▸ **GIVEN INSTRUCTION**: Copy out precisely the lines beginning at the line that contains "if shape.isNull() or" and ending at the line that contains "from mathutils import Matrix, Vector", including both.

3D code data
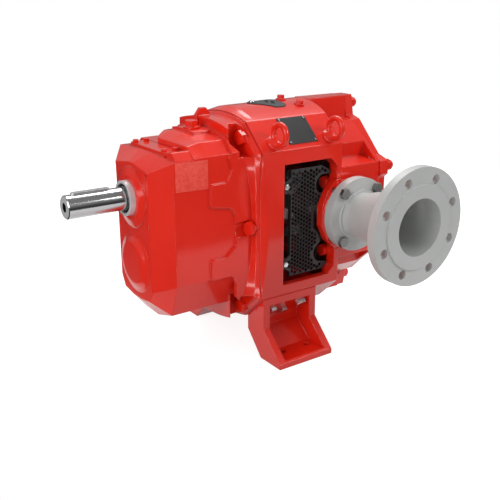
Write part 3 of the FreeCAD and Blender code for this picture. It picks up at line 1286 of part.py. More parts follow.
def inner_rings(h):
    return Part.makeCompound([
        ring_x(x, x + BEARING_WIDTH, inner + BEARING_RING, inner + FIT, height)
        for x, inner, outer, height in bearing_places(h)])


# Feet

def foot_outline():
    """Outline across the foot: bevel seat, splayed leg and level base, on the -Y side."""
    drop = SIDE_HALF_WIDTH - ROOF_EDGE_Y
    return [(-SIDE_HALF_WIDTH, -SIDE_HALF_HEIGHT), (-SIDE_HALF_WIDTH, -FOOT_KNEE_Z),
            (-FOOT_OUT, -AXIS_HEIGHT + 10.0), (-FOOT_OUT, -AXIS_HEIGHT), (-FOOT_TOE, -AXIS_HEIGHT),
            (-ROOF_EDGE_Y, -FOOT_KNEE_Z - 15.0), (-ROOF_EDGE_Y, -SIDE_HALF_HEIGHT - drop * BEVEL_RATIO)]


def lower_bevel(share, out):
    """Width and height of a point at a share of the near lower bevel, a distance outside it."""
    normal = bevel_normal()
    y = -SIDE_HALF_WIDTH + share * (SIDE_HALF_WIDTH - ROOF_EDGE_Y) + out * normal.y
    h = -SIDE_HALF_HEIGHT - share * (ROOF_EDGE_Z - SIDE_HALF_HEIGHT) - out * normal.z
    return y, h


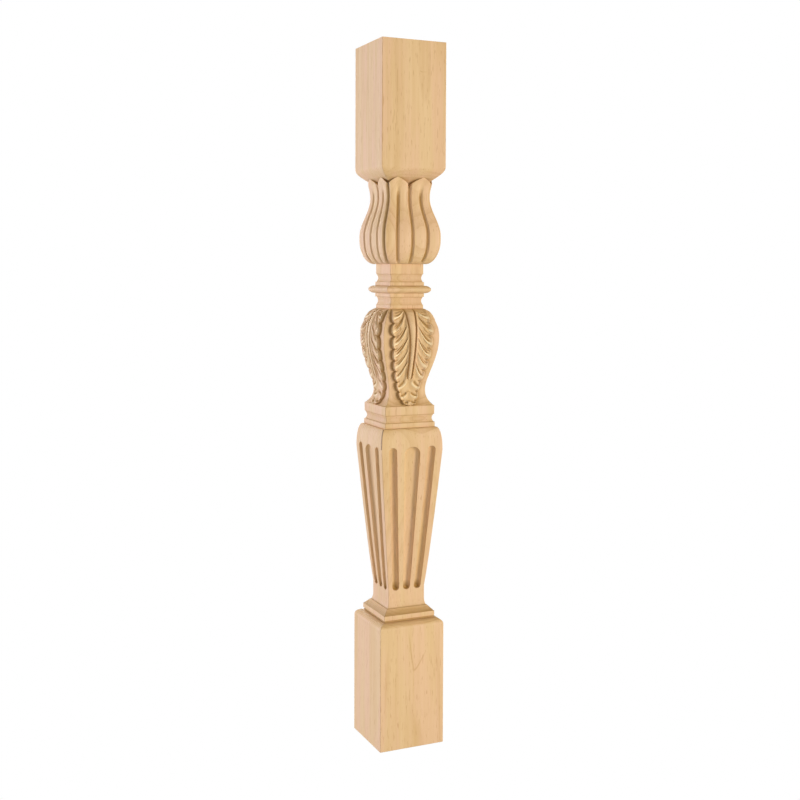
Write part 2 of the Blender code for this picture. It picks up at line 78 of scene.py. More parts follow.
arrisTurn = np.radians([0.0, 22.5, 45.0])  # columns round an eased arris, to its middle


# Profiles are lists of (height, half width), bottom to top. A side is four grids: across the
# side, out from the axis, height, and painted light: 1 is painted shade in a deep hollow, -1 a painted
# highlight on a crest.


def quarterIn(low, high, halfLow, halfHigh, count=9):
    # convex quarter oval, upright at the bottom and level at the top
    turn = np.linspace(0, math.pi / 2, count)
    half = halfHigh + (halfLow - halfHigh) * np.cos(turn)
    return np.c_[low + (high - low) * np.sin(turn), half]


def scoop(low, high, halfEdge, halfMiddle, count=13):
    # concave half wave between two equal edges
    part = np.linspace(0, 1, count)
    half = halfEdge - (halfEdge - halfMiddle) * np.sin(math.pi * part)
    return np.c_[low + (high - low) * part, half]


def band(low, high, half, ease):
    # upright band, each edge a quarter circle of the ease's radius
    turn = np.linspace(0, math.pi / 2, 4)
    below = np.c_[low + ease * (1 - np.cos(turn)), half - ease + ease * np.sin(turn)]
    above = np.c_[high - ease + ease * np.sin(turn), half - ease + ease * np.cos(turn)]
    return np.r_[below, above]


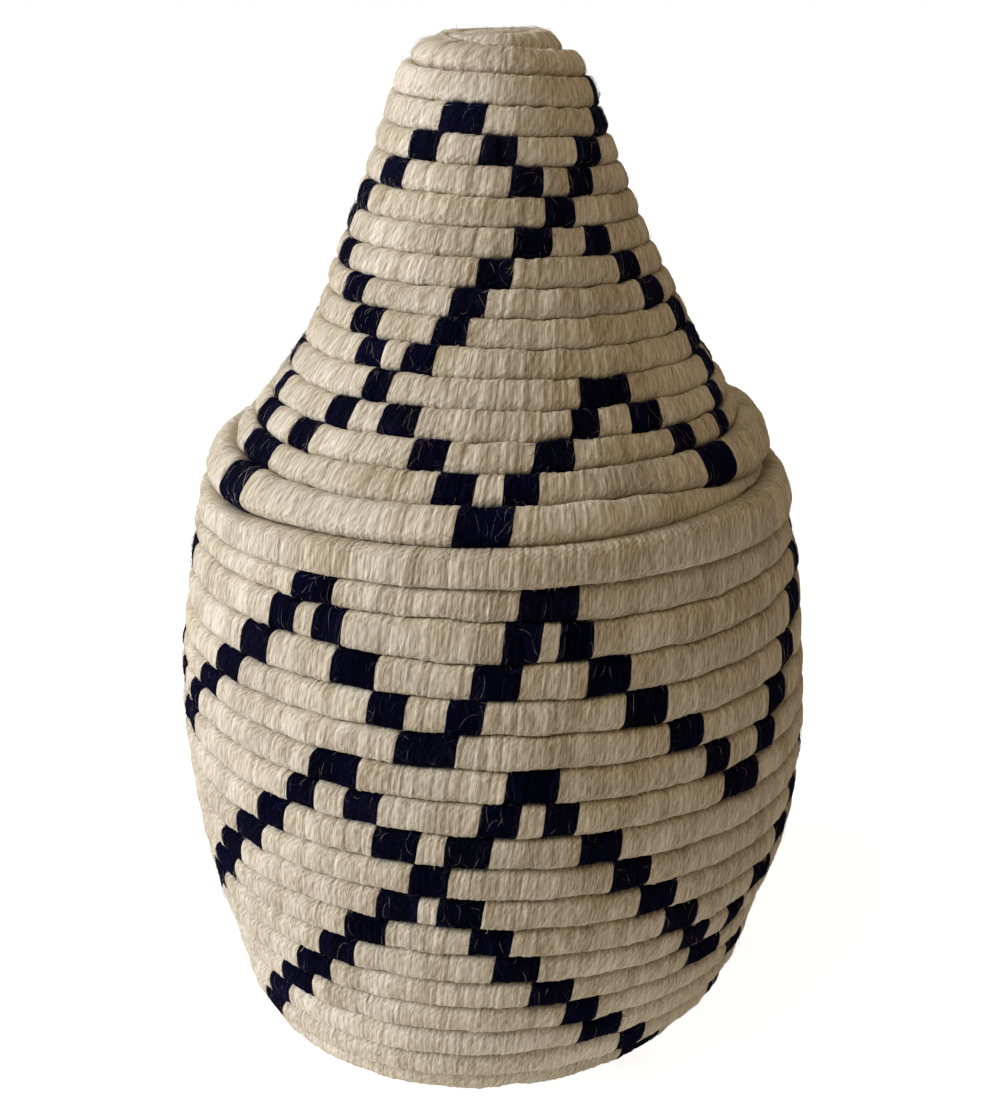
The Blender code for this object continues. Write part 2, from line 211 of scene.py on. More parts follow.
def smoothPath(corners):
    ends = [2 * Vector(corners[0]) - Vector(corners[1])] + [Vector(c) for c in corners]
    ends.append(2 * ends[-1] - ends[-2])
    path = []
    for a, b, c, d in zip(ends, ends[1:], ends[2:], ends[3:]):
        tb = sqrt((b - a).length)
        tc = tb + sqrt((c - b).length)
        td = tc + sqrt((d - c).length)
        steps = ceil((c - b).length / (0.5 * mm))
        for k in range(steps):
            t = tb + (tc - tb) * k / steps
            ab = a.lerp(b, t / tb)
            bc = b.lerp(c, (t - tb) / (tc - tb))
            cd = c.lerp(d, (t - tc) / (td - tc))
            path.append(ab.lerp(bc, t / tc).lerp(bc.lerp(cd, (t - tb) / (td - tb)), (t - tb) / (tc - tb)))
    path.append(ends[-2])
    return path


class CoilProfile:
    def __init__(self, corners):
        self.path = smoothPath(corners)
        self.reach = [0.0]
        for a, b in zip(self.path, self.path[1:]):
            self.reach.append(self.reach[-1] + (b - a).length)
        points = np.array(self.path)
        slope = np.gradient(points, axis=0)
        self.radii, self.heights = points.T
        self.leans = np.unwrap(np.arctan2(slope[:, 0], slope[:, 1]))

    def at(self, distance):  # radius, height and lean from +Z towards outward
        low = min(max(bisect_right(self.reach, distance) - 1, 0), len(self.path) - 2)
        a, b = self.path[low], self.path[low + 1]
        share = (distance - self.reach[low]) / (self.reach[low + 1] - self.reach[low])
        point = a.lerp(b, share)
        return point.x, point.y, atan2(b.x - a.x, b.y - a.y)


def halfWidth(size, lean, direction):
    offFlat = (direction - lean + pi / 6) % (pi / 3) - pi / 6
    return size / 2 / cos(pi / 6) * cos(pi / 6 - abs(offFlat))


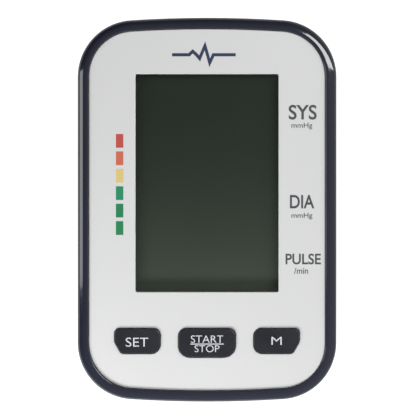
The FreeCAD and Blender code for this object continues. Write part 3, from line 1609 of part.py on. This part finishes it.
def jack_leads():
    """The two leads from the back of the mains jack."""
    routes = []
    for side in (-1, 1):
        y = f"jack_y + {side} * header_length / 3"
        start = ("jack_back_x - lead_gap", y, "jack_level")
        rise = [("jack_header_x", y, "jack_level"), ("jack_header_x", y, "header_level")]
        routes.append(([start, *rise], "lead_bend"))
    return routes


def valve_leads():
    """The two leads from the side of the valve's coil."""
    start_x = "manifold_x - coil_radius - lead_gap"
    routes = []
    for start_y, offset in (("valve_low_y + 2.4", 0.8), ("valve_low_y + 4.8", -0.8)):
        x = f"valve_header_x + {offset}"
        rise = [(x, start_y, "air_level"), (x, start_y, "valve_lead_level")]
        across = [(x, "valve_header_y", "valve_lead_level"), (x, "valve_header_y", "header_level")]
        routes.append(([(start_x, start_y, "air_level"), *rise, *across], "lead_bend"))
    return routes


def leads():
    """Insulated leads to the headers under the board."""
    routes = motor_leads() + battery_leads() + jack_leads() + valve_leads()
    solids = []
    for i, (points, bend) in enumerate(routes):
        path, direction = rounded_path(points, number(bend))
        lead = document.addObject("Part::Feature", f"lead_{i}")
        lead.Shape = swept(path, direction, number("lead_radius"))
        solids.append(lead)
    group("wire_leads", *solids)


def main():
    upper_case()
    face_plate()
    display_window()
    lower_case()
    keys()
    feet()
    display()
    board()
    sensor()
    manifold()
    tubes()
    socket()
    pump()
    valve()
    mains_jack()
    batteries()
    battery_door()
    case_screws()
    leads()
    document.recompute()
    check()
    write()


def check():
    """Stop if an object failed, or a sub-part has no valid solid."""
    failed = [o.Label for o in document.Objects if {"Invalid", "Error"} & set(o.State)]
    for part in SUB_PARTS:
        shape = part.Shape
        if shape.isNull() or not shape.isValid() or not shape.Solids:
            failed.append(part.Label)
    if failed:
        raise SystemExit(f"failed: {sorted(set(failed))}")


def write():
    """Write each sub-part to its own STEP file."""
    os.makedirs("parts", exist_ok=True)
    for part in SUB_PARTS:
        part.Shape.exportStep(f"parts/{part.Label}.step")


main()
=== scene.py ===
import json
import math
from collections import namedtuple

import bpy
from mathutils import Matrix, Vector

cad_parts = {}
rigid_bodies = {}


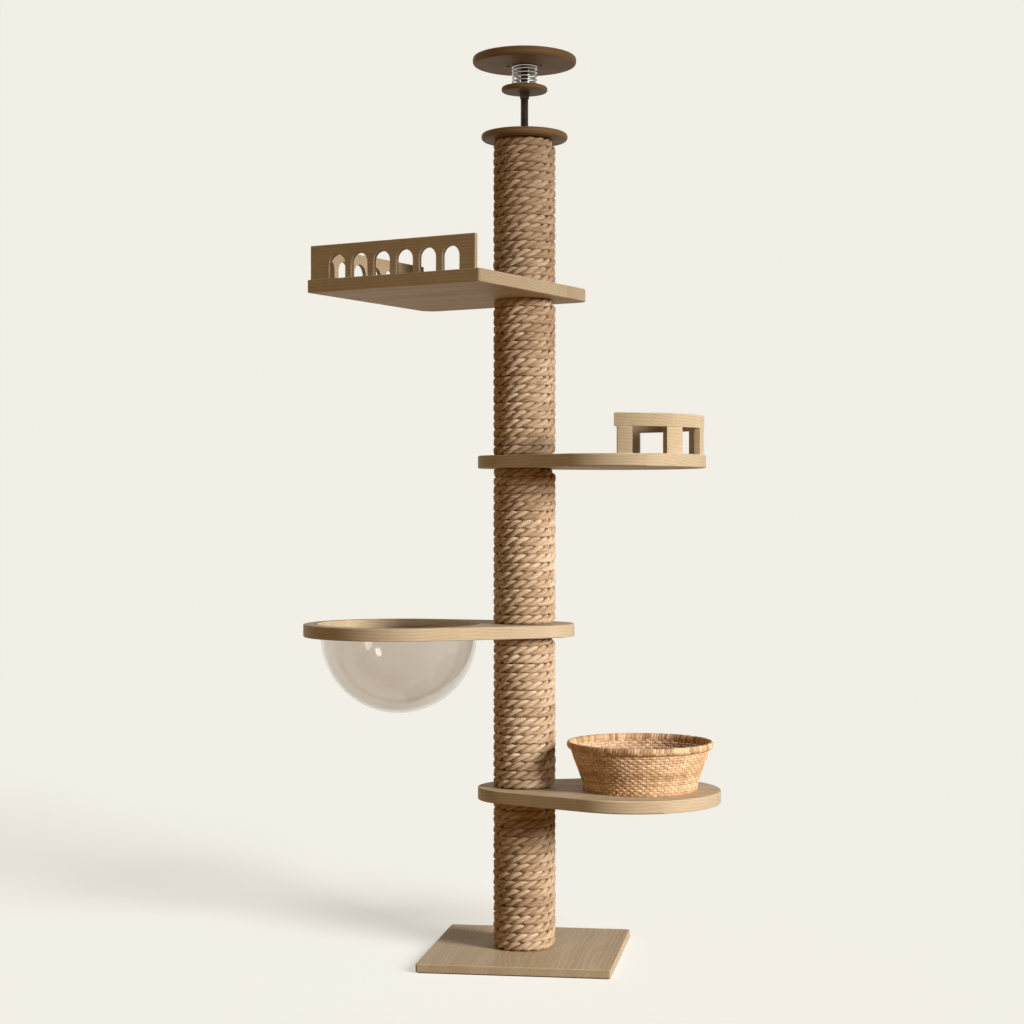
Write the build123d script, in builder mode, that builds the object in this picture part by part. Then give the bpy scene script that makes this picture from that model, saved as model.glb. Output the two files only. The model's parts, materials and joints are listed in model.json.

▸ **THE RESPONSE**:
        if shape.isNull() or not shape.isValid() or not shape.Solids:
            failed.append(part.Label)
    if failed:
        raise SystemExit(f"failed: {sorted(set(failed))}")


def write():
    """Write each sub-part to its own STEP file."""
    os.makedirs("parts", exist_ok=True)
    for part in SUB_PARTS:
        part.Shape.exportStep(f"parts/{part.Label}.step")


main()
=== scene.py ===
import json
import math
from collections import namedtuple

import bpy
from mathutils import Matrix, Vector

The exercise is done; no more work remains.